Complete Genome Sequence of Stenotrophomonas maltophilia Strain SVIA2, Isolated from Crude Oil-Contaminated Soil in Tabasco, Mexico.

Stenotrophomonas maltophilia strain SVIA2 was isolated from crude oil-contaminated soil from Tabasco, Mexico, and displayed a good potential for the degradation of polycyclic aromatic hydrocarbons (PAHs), using naphthalene, anthracene, phenanthridine, or biphenyl as the unique source of carbon. The SVIA2 genome contains essential genes involved in the degradation of PAHs.

ANNOUNCEMENT

Stenotrophomonas maltophilia has received much attention recently because of its inherent ability to resist a wide range of antimicrobial agents (1). S. maltophilia not only is an opportunistic pathogen but also possesses inherent characteristics to withstand other xenobiotic compounds, such as polycyclic aromatic hydrocarbons (PAHs) (2, 3). S. maltophilia was thus regarded as a versatile bacterium (4). S. maltophilia SVIA2 was isolated from crude oil-contaminated soil retrieved from Tabasco, Mexico. This strain was isolated using Stenotrophomonas vancomycin amphotericin B imipenem agar (SVIA) and incubated at 30°C for 48 h. This strain grew effectively in minimal medium (Bushnell Haas medium) with one of the PAHs (naphthalene, anthracene, phenanthridine, or biphenyl) as the unique source of carbon. This implies that the strain could degrade the PAHs for its use.

We sequenced the genome of SVIA2 to understand the genetic basis for its survival in a crude oil-contaminated site and the degradation of PAHs. The genomic DNA was extracted using the Wizard genomic DNA extraction kit (catalog number A1120; Promega Global, USA). The purified genomic DNA was measured using the NanoDrop spectrophotometer and a Qubit 2.0 fluorometer (Thermo Fisher Scientific, Waltham, MA) to verify quality and purity. Whole-genome sequencing was performed using the MiSeq platform (Illumina, Inc., San Diego, CA, USA) according to the standard operation based on a paired-end library and a mate pair library of 5-kb fragments. The genomic DNA library was prepared using the Nextera Flex DNA library preparation kit. The resulting sequence generates a total of 10,957,743 raw reads amounting to about 300× genome coverage. The reads were inspected for data quality using FastQC v0.11.3 (Babraham Institute, Cambridge, United Kingdom; https://www.bioinformatics.babraham.ac.uk/projects/fastqc/) using the default parameters and then trimmed with Trim Galore v0.4.4 (https://www.bioinformatics.babraham.ac.uk/projects/trim_galore/) to remove low-quality reads and adaptors using the command “trim_galore –fastqc –paired –retain unpaired read1.fastq read2.fastq -o SVIA2.” The reads were then assembled de novo using SPAdes v3.1.12 with the command parameter “spades.py -k 50, 70, 90, 127 –careful” (5). The de novo assembly resulted in 69 contigs. The resulting contigs were reduced into one scaffold and one contig with MeDuSa (6) using S. maltophilia K279a as the reference genome. The resulting genome sequence of S. maltophilia SVIA2 is 4,501,027 bp in length. The overall G+C content of the assembled genome is 66.63%.

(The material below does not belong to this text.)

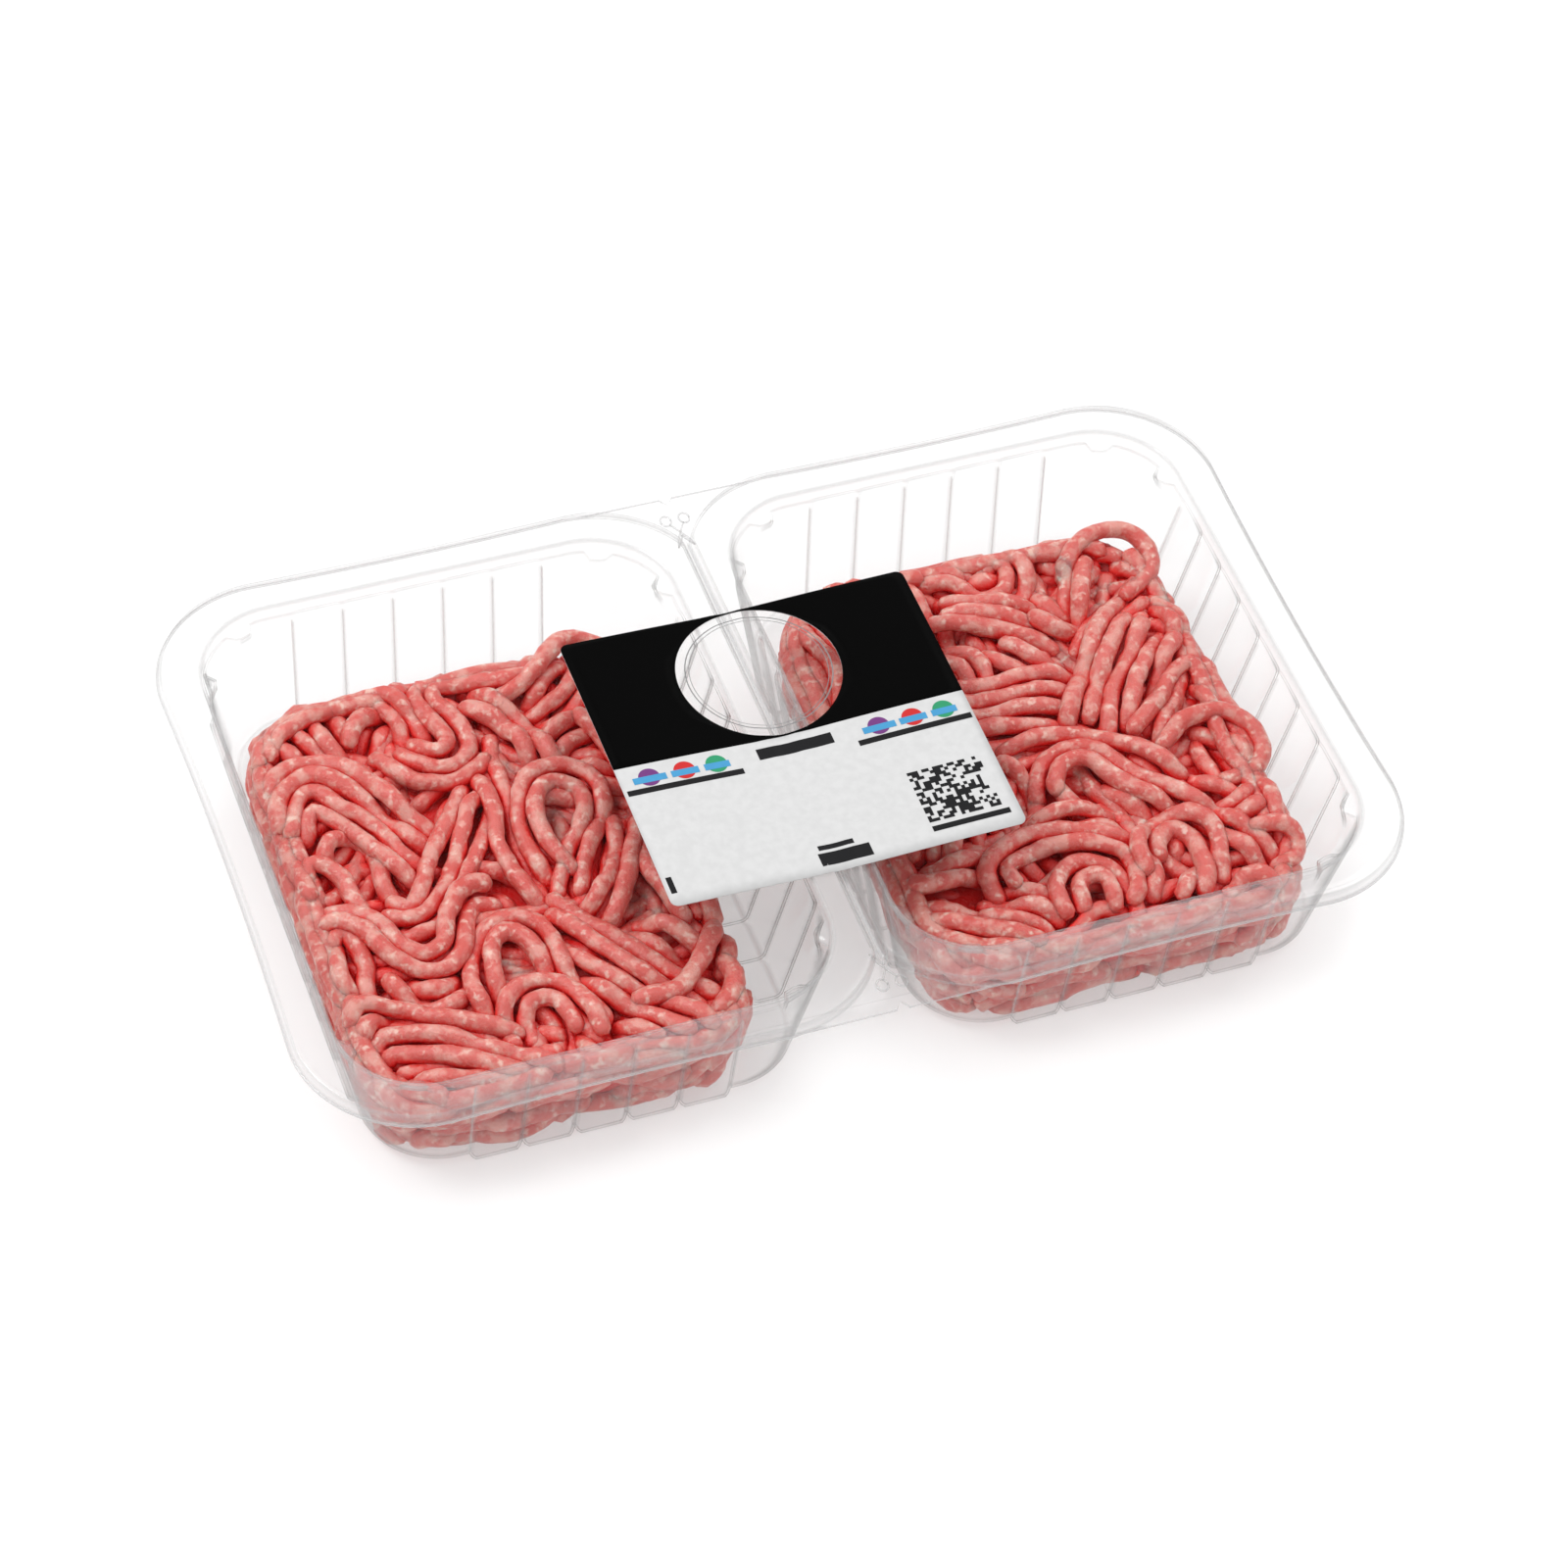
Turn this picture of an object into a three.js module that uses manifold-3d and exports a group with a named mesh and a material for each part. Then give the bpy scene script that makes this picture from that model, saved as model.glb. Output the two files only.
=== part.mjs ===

The Prokka genome annotation pipeline v1.12 was used for annotation of the SVIA2 genome (7). It contains 4,028 putative coding sequences (CDS), 5 rRNA genes, and 77 tRNAs. Many genes that could be involved in the degradation of PAHs, such as the genes encoding todB-dependent protein 2-octaprenyl 6-methoxyphenol hydroxylase, haloalkane dehalogenase, and 4-hydroxyphenylpyruvate dioxygenase, were present in SVIA2. Others include genes encoding S-(hydroxymethyl) glutathione dehydrogenase I, involved in the metabolism of methane, and salicylate hydroxylase (nahG), which hydroxylates salicylic aldehyde to form catechol (8). Also present in the genome are genes essential for the cleavage of aromatic rings, such as alcohol dehydrogenase, isoquinoline I oxidoreductase, and the lyase-encoding genes, which are necessary for the conversion of salicylate to catechol (9). The genome has 29 genomic island (GI) regions, as predicted by IslandViewer 4 (10), which contained some genes involved in the degradation of PAH.

The genome of S. maltophilia SVIA2 is rich in genes essential for the degradation of PAHs and therefore could be an excellent tool for bioremediation. This genome will provide useful information to study the mechanism employed by Stenotrophomonas spp. in the degradation of PAHs.

Data availability.

The nucleotide sequence is available at DDBJ/EMBL/GenBank under the accession number CP033586. The raw sequence data are available at SRP198817.